Curiously, both Yakuza and God Hand, despite their modest beginnings, ended up being an important part of the foundation of Japan-developed video games going forward, alongside the work FromSoftware put out. They’re some of the answers to that sometimes concern-trolling question of “how will Japanese developers survive the switch to expensive HD development?” that used to be asked 15 years ago. It took time for all of that to become obvious, though, which was partly on Yakuza and God Hand, sure, but audiences simply not being ready for what was on offer here plays an even more significant role.

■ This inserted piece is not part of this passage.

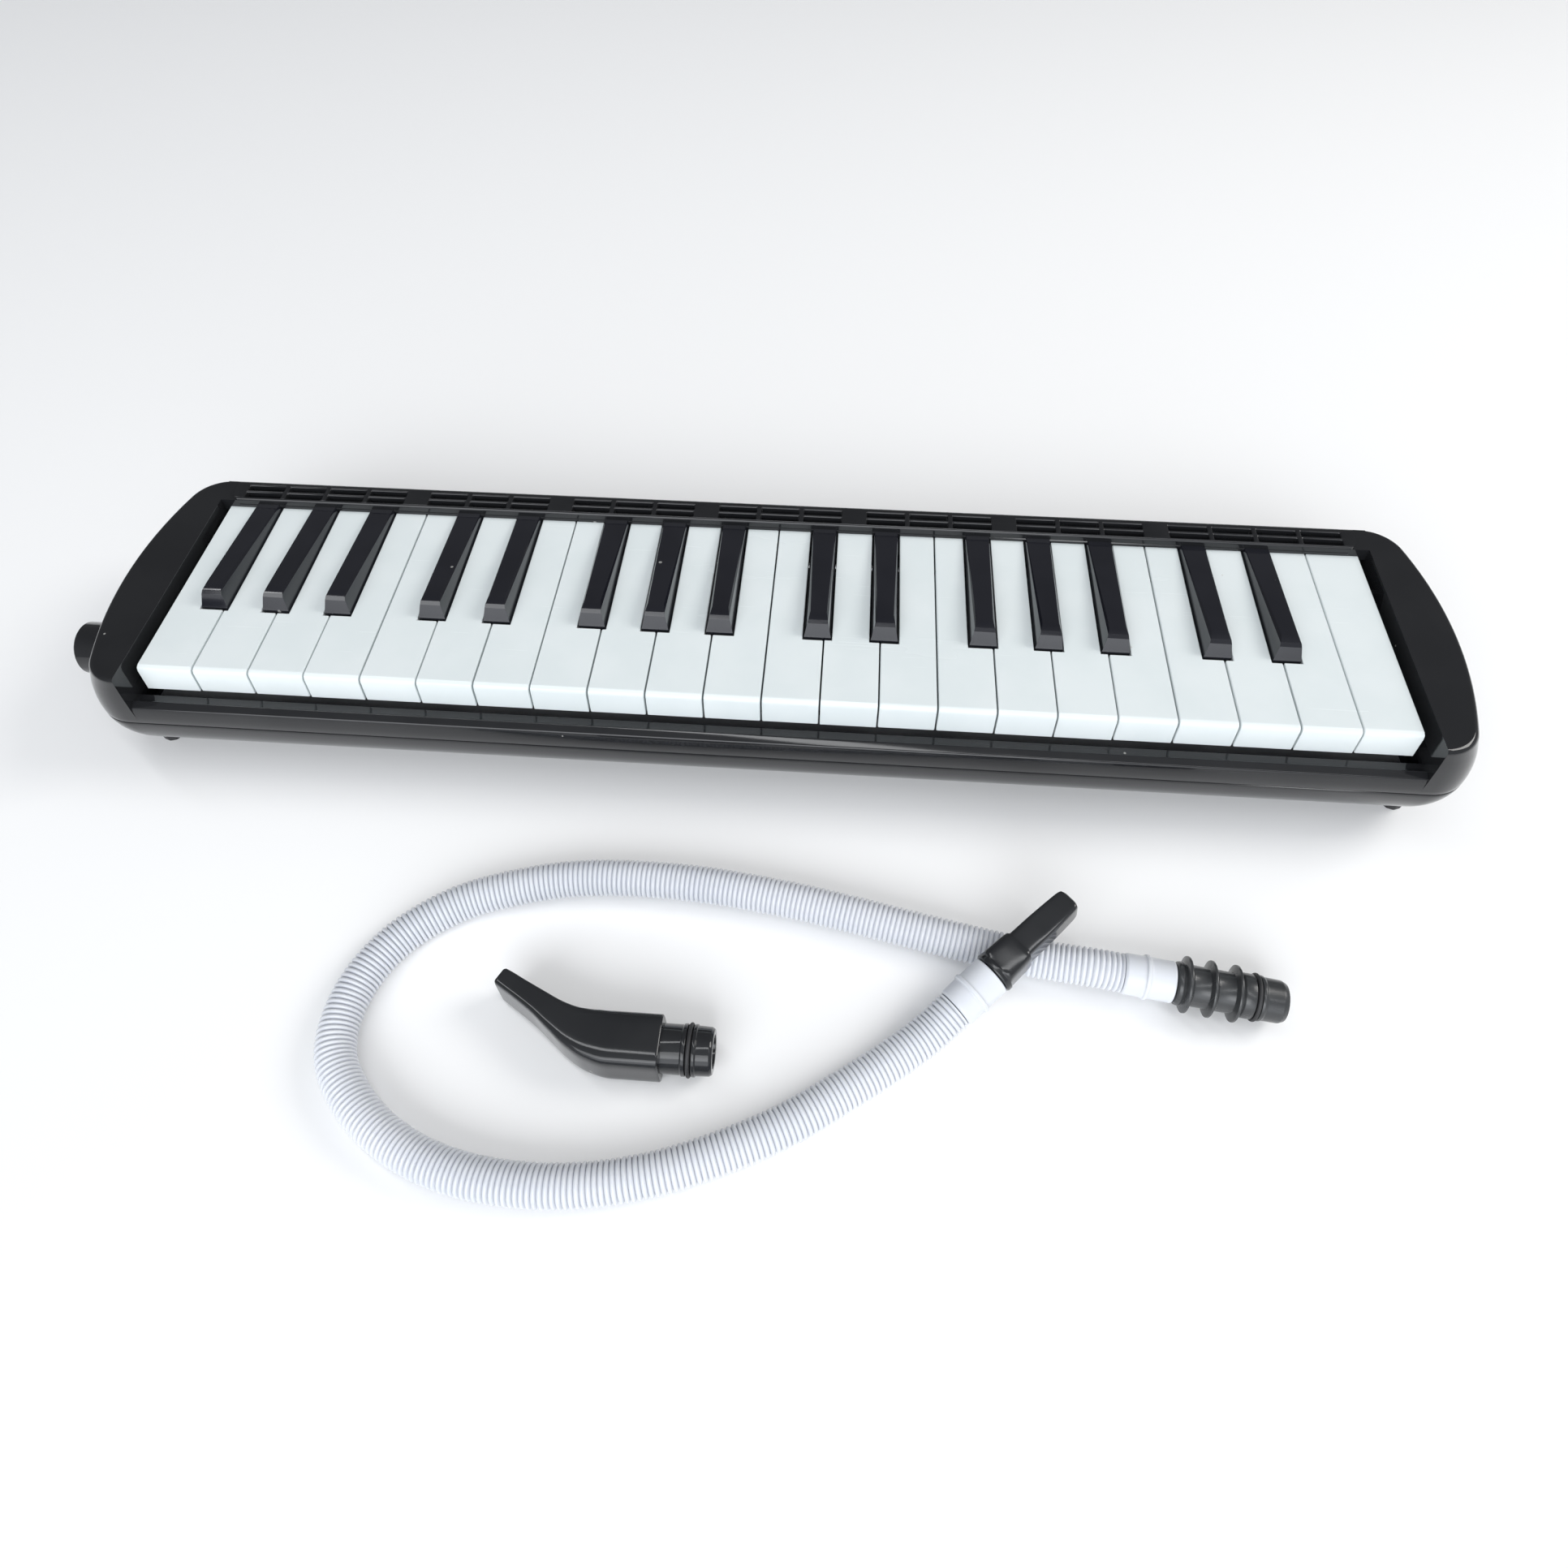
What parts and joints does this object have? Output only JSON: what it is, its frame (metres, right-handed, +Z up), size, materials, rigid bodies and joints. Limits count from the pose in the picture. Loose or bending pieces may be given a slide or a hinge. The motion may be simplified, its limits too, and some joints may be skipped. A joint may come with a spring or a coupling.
{
  "type": "melodica",
  "caption": "Keyed free-reed wind instrument: curved plastic case, pivoting piano keys, wind chest with reeds, end blow socket, corrugated playing hose and short mouthpiece.",
  "frame": {"origin": "on the standing surface, under the middle of the box round the instrument and its loose short mouthpiece; the middle of the keyboard is 3.75 mm to the right of it and the front edge of the white keys is 7.3 mm behind it", "axes": "+X up the keyboard from low notes to high notes, +Y from the player side to the rear sound rail, +Z up"},
  "size_m": [0.4474, 0.2274, 0.0468],
  "materials": {
    "case_black": "high-gloss moulded ABS",
    "key_white": "satin-gloss moulded ABS, cool white",
    "key_black": "high-gloss moulded ABS",
    "mouthpiece_black": "high-gloss moulded ABS",
    "inner_plastic": "satin moulded plastic",
    "reed_brass": "stamped brass sheet",
    "spring_steel": "drawn spring steel",
    "felt": "pressed grey felt",
    "rubber": "matt black rubber",
    "connector_grey": "satin dark grey moulded plastic",
    "hose_white": "soft semi-matt white polyethylene"
  },
  "bodies": {
    "case": {"lower_case": "case_black", "upper_case": "case_black", "foot_front_left": "rubber", "foot_front_right": "rubber", "foot_rear_left": "rubber", "foot_rear_right": "rubber", "wind_chest": "inner_plastic", "reed_plate": "reed_brass", "chest_cover": "inner_plastic", "key_rod": "spring_steel", "key_stop_felt": "felt", "key_spring_comb": "spring_steel", "blow_socket": "case_black", "inlet_sleeve": "rubber"},
    "white_key_F3": {"white_key_F3": "key_white"},
    "black_key_F3_sharp": {"black_key_F3_sharp": "key_black"},
    "white_key_G3": {"white_key_G3": "key_white"},
    "black_key_G3_sharp": {"black_key_G3_sharp": "key_black"},
    "white_key_A3": {"white_key_A3": "key_white"},
    "black_key_A3_sharp": {"black_key_A3_sharp": "key_black"},
    "white_key_B3": {"white_key_B3": "key_white"},
    "white_key_C4": {"white_key_C4": "key_white"},
    "black_key_C4_sharp": {"black_key_C4_sharp": "key_black"},
    "white_key_D4": {"white_key_D4": "key_white"},
    "black_key_D4_sharp": {"black_key_D4_sharp": "key_black"},
    "white_key_E4": {"white_key_E4": "key_white"},
    "white_key_F4": {"white_key_F4": "key_white"},
    "black_key_F4_sharp": {"black_key_F4_sharp": "key_black"},
    "white_key_G4": {"white_key_G4": "key_white"},
    "black_key_G4_sharp": {"black_key_G4_sharp": "key_black"},
    "white_key_A4": {"white_key_A4": "key_white"},
    "black_key_A4_sharp": {"black_key_A4_sharp": "key_black"},
    "white_key_B4": {"white_key_B4": "key_white"},
    "white_key_C5": {"white_key_C5": "key_white"},
    "black_key_C5_sharp": {"black_key_C5_sharp": "key_black"},
    "white_key_D5": {"white_key_D5": "key_white"},
    "black_key_D5_sharp": {"black_key_D5_sharp": "key_black"},
    "white_key_E5": {"white_key_E5": "key_white"},
    "white_key_F5": {"white_key_F5": "key_white"},
    "black_key_F5_sharp": {"black_key_F5_sharp": "key_black"},
    "white_key_G5": {"white_key_G5": "key_white"},
    "black_key_G5_sharp": {"black_key_G5_sharp": "key_black"},
    "white_key_A5": {"white_key_A5": "key_white"},
    "black_key_A5_sharp": {"black_key_A5_sharp": "key_black"},
    "white_key_B5": {"white_key_B5": "key_white"},
    "white_key_C6": {"white_key_C6": "key_white"},
    "black_key_C6_sharp": {"black_key_C6_sharp": "key_black"},
    "white_key_D6": {"white_key_D6": "key_white"},
    "black_key_D6_sharp": {"black_key_D6_sharp": "key_black"},
    "white_key_E6": {"white_key_E6": "key_white"},
    "white_key_F6": {"white_key_F6": "key_white"},
    "release_button": {"release_button": "case_black"},
    "hose": {"hose_tube": "hose_white", "hose_connector_cuff": "hose_white", "hose_mouthpiece_cuff": "hose_white", "hose_connector": "connector_grey", "connector_o_ring": "rubber", "hose_mouthpiece": "mouthpiece_black"},
    "short_mouthpiece": {"short_mouthpiece": "mouthpiece_black", "short_mouthpiece_o_ring": "rubber"}
  },
  "joints": [
    {"name": "press_F3", "type": "hinge", "parent": "case", "child": "white_key_F3", "pos_m": [0.00375, 0.07332, 0.0345], "axis": [1, 0, 0], "range_deg": [0, 4.3], "stiffness_Nm_per_rad": 0.3, "springref_deg": -4.58},
    {"name": "press_F3_sharp", "type": "hinge", "parent": "case", "child": "black_key_F3_sharp", "pos_m": [0.00375, 0.07332, 0.0345], "axis": [1, 0, 0], "range_deg": [0, 5.2], "stiffness_Nm_per_rad": 0.3, "springref_deg": -4.58},
    {"name": "press_G3", "type": "hinge", "parent": "case", "child": "white_key_G3", "pos_m": [0.00375, 0.07332, 0.0345], "axis": [1, 0, 0], "range_deg": [0, 4.3], "stiffness_Nm_per_rad": 0.3, "springref_deg": -4.58},
    {"name": "press_G3_sharp", "type": "hinge", "parent": "case", "child": "black_key_G3_sharp", "pos_m": [0.00375, 0.07332, 0.0345], "axis": [1, 0, 0], "range_deg": [0, 5.2], "stiffness_Nm_per_rad": 0.3, "springref_deg": -4.58},
    {"name": "press_A3", "type": "hinge", "parent": "case", "child": "white_key_A3", "pos_m": [0.00375, 0.07332, 0.0345], "axis": [1, 0, 0], "range_deg": [0, 4.3], "stiffness_Nm_per_rad": 0.3, "springref_deg": -4.58},
    {"name": "press_A3_sharp", "type": "hinge", "parent": "case", "child": "black_key_A3_sharp", "pos_m": [0.00375, 0.07332, 0.0345], "axis": [1, 0, 0], "range_deg": [0, 5.2], "stiffness_Nm_per_rad": 0.3, "springref_deg": -4.58},
    {"name": "press_B3", "type": "hinge", "parent": "case", "child": "white_key_B3", "pos_m": [0.00375, 0.07332, 0.0345], "axis": [1, 0, 0], "range_deg": [0, 4.3], "stiffness_Nm_per_rad": 0.3, "springref_deg": -4.58},
    {"name": "press_C4", "type": "hinge", "parent": "case", "child": "white_key_C4", "pos_m": [0.00375, 0.07332, 0.0345], "axis": [1, 0, 0], "range_deg": [0, 4.3], "stiffness_Nm_per_rad": 0.3, "springref_deg": -4.58},
    {"name": "press_C4_sharp", "type": "hinge", "parent": "case", "child": "black_key_C4_sharp", "pos_m": [0.00375, 0.07332, 0.0345], "axis": [1, 0, 0], "range_deg": [0, 5.2], "stiffness_Nm_per_rad": 0.3, "springref_deg": -4.58},
    {"name": "press_D4", "type": "hinge", "parent": "case", "child": "white_key_D4", "pos_m": [0.00375, 0.07332, 0.0345], "axis": [1, 0, 0], "range_deg": [0, 4.3], "stiffness_Nm_per_rad": 0.3, "springref_deg": -4.58},
    {"name": "press_D4_sharp", "type": "hinge", "parent": "case", "child": "black_key_D4_sharp", "pos_m": [0.00375, 0.07332, 0.0345], "axis": [1, 0, 0], "range_deg": [0, 5.2], "stiffness_Nm_per_rad": 0.3, "springref_deg": -4.58},
    {"name": "press_E4", "type": "hinge", "parent": "case", "child": "white_key_E4", "pos_m": [0.00375, 0.07332, 0.0345], "axis": [1, 0, 0], "range_deg": [0, 4.3], "stiffness_Nm_per_rad": 0.3, "springref_deg": -4.58},
    {"name": "press_F4", "type": "hinge", "parent": "case", "child": "white_key_F4", "pos_m": [0.00375, 0.07332, 0.0345], "axis": [1, 0, 0], "range_deg": [0, 4.3], "stiffness_Nm_per_rad": 0.3, "springref_deg": -4.58},
    {"name": "press_F4_sharp", "type": "hinge", "parent": "case", "child": "black_key_F4_sharp", "pos_m": [0.00375, 0.07332, 0.0345], "axis": [1, 0, 0], "range_deg": [0, 5.2], "stiffness_Nm_per_rad": 0.3, "springref_deg": -4.58},
    {"name": "press_G4", "type": "hinge", "parent": "case", "child": "white_key_G4", "pos_m": [0.00375, 0.07332, 0.0345], "axis": [1, 0, 0], "range_deg": [0, 4.3], "stiffness_Nm_per_rad": 0.3, "springref_deg": -4.58},
    {"name": "press_G4_sharp", "type": "hinge", "parent": "case", "child": "black_key_G4_sharp", "pos_m": [0.00375, 0.07332, 0.0345], "axis": [1, 0, 0], "range_deg": [0, 5.2], "stiffness_Nm_per_rad": 0.3, "springref_deg": -4.58},
    {"name": "press_A4", "type": "hinge", "parent": "case", "child": "white_key_A4", "pos_m": [0.00375, 0.07332, 0.0345], "axis": [1, 0, 0], "range_deg": [0, 4.3], "stiffness_Nm_per_rad": 0.3, "springref_deg": -4.58},
    {"name": "press_A4_sharp", "type": "hinge", "parent": "case", "child": "black_key_A4_sharp", "pos_m": [0.00375, 0.07332, 0.0345], "axis": [1, 0, 0], "range_deg": [0, 5.2], "stiffness_Nm_per_rad": 0.3, "springref_deg": -4.58},
    {"name": "press_B4", "type": "hinge", "parent": "case", "child": "white_key_B4", "pos_m": [0.00375, 0.07332, 0.0345], "axis": [1, 0, 0], "range_deg": [0, 4.3], "stiffness_Nm_per_rad": 0.3, "springref_deg": -4.58},
    {"name": "press_C5", "type": "hinge", "parent": "case", "child": "white_key_C5", "pos_m": [0.00375, 0.07332, 0.0345], "axis": [1, 0, 0], "range_deg": [0, 4.3], "stiffness_Nm_per_rad": 0.3, "springref_deg": -4.58},
    {"name": "press_C5_sharp", "type": "hinge", "parent": "case", "child": "black_key_C5_sharp", "pos_m": [0.00375, 0.07332, 0.0345], "axis": [1, 0, 0], "range_deg": [0, 5.2], "stiffness_Nm_per_rad": 0.3, "springref_deg": -4.58},
    {"name": "press_D5", "type": "hinge", "parent": "case", "child": "white_key_D5", "pos_m": [0.00375, 0.07332, 0.0345], "axis": [1, 0, 0], "range_deg": [0, 4.3], "stiffness_Nm_per_rad": 0.3, "springref_deg": -4.58},
    {"name": "press_D5_sharp", "type": "hinge", "parent": "case", "child": "black_key_D5_sharp", "pos_m": [0.00375, 0.07332, 0.0345], "axis": [1, 0, 0], "range_deg": [0, 5.2], "stiffness_Nm_per_rad": 0.3, "springref_deg": -4.58},
    {"name": "press_E5", "type": "hinge", "parent": "case", "child": "white_key_E5", "pos_m": [0.00375, 0.07332, 0.0345], "axis": [1, 0, 0], "range_deg": [0, 4.3], "stiffness_Nm_per_rad": 0.3, "springref_deg": -4.58},
    {"name": "press_F5", "type": "hinge", "parent": "case", "child": "white_key_F5", "pos_m": [0.00375, 0.07332, 0.0345], "axis": [1, 0, 0], "range_deg": [0, 4.3], "stiffness_Nm_per_rad": 0.3, "springref_deg": -4.58},
    {"name": "press_F5_sharp", "type": "hinge", "parent": "case", "child": "black_key_F5_sharp", "pos_m": [0.00375, 0.07332, 0.0345], "axis": [1, 0, 0], "range_deg": [0, 5.2], "stiffness_Nm_per_rad": 0.3, "springref_deg": -4.58},
    {"name": "press_G5", "type": "hinge", "parent": "case", "child": "white_key_G5", "pos_m": [0.00375, 0.07332, 0.0345], "axis": [1, 0, 0], "range_deg": [0, 4.3], "stiffness_Nm_per_rad": 0.3, "springref_deg": -4.58},
    {"name": "press_G5_sharp", "type": "hinge", "parent": "case", "child": "black_key_G5_sharp", "pos_m": [0.00375, 0.07332, 0.0345], "axis": [1, 0, 0], "range_deg": [0, 5.2], "stiffness_Nm_per_rad": 0.3, "springref_deg": -4.58},
    {"name": "press_A5", "type": "hinge", "parent": "case", "child": "white_key_A5", "pos_m": [0.00375, 0.07332, 0.0345], "axis": [1, 0, 0], "range_deg": [0, 4.3], "stiffness_Nm_per_rad": 0.3, "springref_deg": -4.58},
    {"name": "press_A5_sharp", "type": "hinge", "parent": "case", "child": "black_key_A5_sharp", "pos_m": [0.00375, 0.07332, 0.0345], "axis": [1, 0, 0], "range_deg": [0, 5.2], "stiffness_Nm_per_rad": 0.3, "springref_deg": -4.58},
    {"name": "press_B5", "type": "hinge", "parent": "case", "child": "white_key_B5", "pos_m": [0.00375, 0.07332, 0.0345], "axis": [1, 0, 0], "range_deg": [0, 4.3], "stiffness_Nm_per_rad": 0.3, "springref_deg": -4.58},
    {"name": "press_C6", "type": "hinge", "parent": "case", "child": "white_key_C6", "pos_m": [0.00375, 0.07332, 0.0345], "axis": [1, 0, 0], "range_deg": [0, 4.3], "stiffness_Nm_per_rad": 0.3, "springref_deg": -4.58},
    {"name": "press_C6_sharp", "type": "hinge", "parent": "case", "child": "black_key_C6_sharp", "pos_m": [0.00375, 0.07332, 0.0345], "axis": [1, 0, 0], "range_deg": [0, 5.2], "stiffness_Nm_per_rad": 0.3, "springref_deg": -4.58},
    {"name": "press_D6", "type": "hinge", "parent": "case", "child": "white_key_D6", "pos_m": [0.00375, 0.07332, 0.0345], "axis": [1, 0, 0], "range_deg": [0, 4.3], "stiffness_Nm_per_rad": 0.3, "springref_deg": -4.58},
    {"name": "press_D6_sharp", "type": "hinge", "parent": "case", "child": "black_key_D6_sharp", "pos_m": [0.00375, 0.07332, 0.0345], "axis": [1, 0, 0], "range_deg": [0, 5.2], "stiffness_Nm_per_rad": 0.3, "springref_deg": -4.58},
    {"name": "press_E6", "type": "hinge", "parent": "case", "child": "white_key_E6", "pos_m": [0.00375, 0.07332, 0.0345], "axis": [1, 0, 0], "range_deg": [0, 4.3], "stiffness_Nm_per_rad": 0.3, "springref_deg": -4.58},
    {"name": "press_F6", "type": "hinge", "parent": "case", "child": "white_key_F6", "pos_m": [0.00375, 0.07332, 0.0345], "axis": [1, 0, 0], "range_deg": [0, 4.3], "stiffness_Nm_per_rad": 0.3, "springref_deg": -4.58},
    {"name": "release_press", "type": "slide", "parent": "case", "child": "release_button", "axis": [-1, 0, 0], "range_m": [0, 0.0025], "stiffness_N_per_m": 300, "springref_m": -0.003},
    {"name": "hose_lift", "type": "slide", "parent": "case", "child": "hose", "axis": [0, 0, 1], "range_m": [0, 0.1]},
    {"name": "short_mouthpiece_lift", "type": "slide", "parent": "case", "child": "short_mouthpiece", "axis": [0, 0, 1], "range_m": [0, 0.1]}
  ]
}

Times have changed, though. Western audiences are ready for Yakuza games, to the point that the series really took off when the turn-based, slower-paced role-playing game versions of them started to come out. The balance these titles achieve with both being expansive, deep games and personal, tightly paced ones is something more developers should strive to emulate. God Hand still doesn’t have the respect it deserves, no, but that game itself and the ethos that created it was the foundation for plenty of future Platinum titles: those games themselves are popular, but more importantly for what’s being said here, they’re also aped by other developers. Going back to the titles that kicked all of this off shows you that, yes, refinements and improvements came, but there was more than just a seed planted here.
The original Yakuza, even with its so-bad-it’s-acceptable dub and localization, is still fun. It’s tightly paced, it doesn’t overstay its welcome, and it introduces you to the district of Kamurocho, which is a well-known character unto itself at this point. There are reasons to go back this far in time, if only to see both how far the series has come and how far it didn’t actually have to go.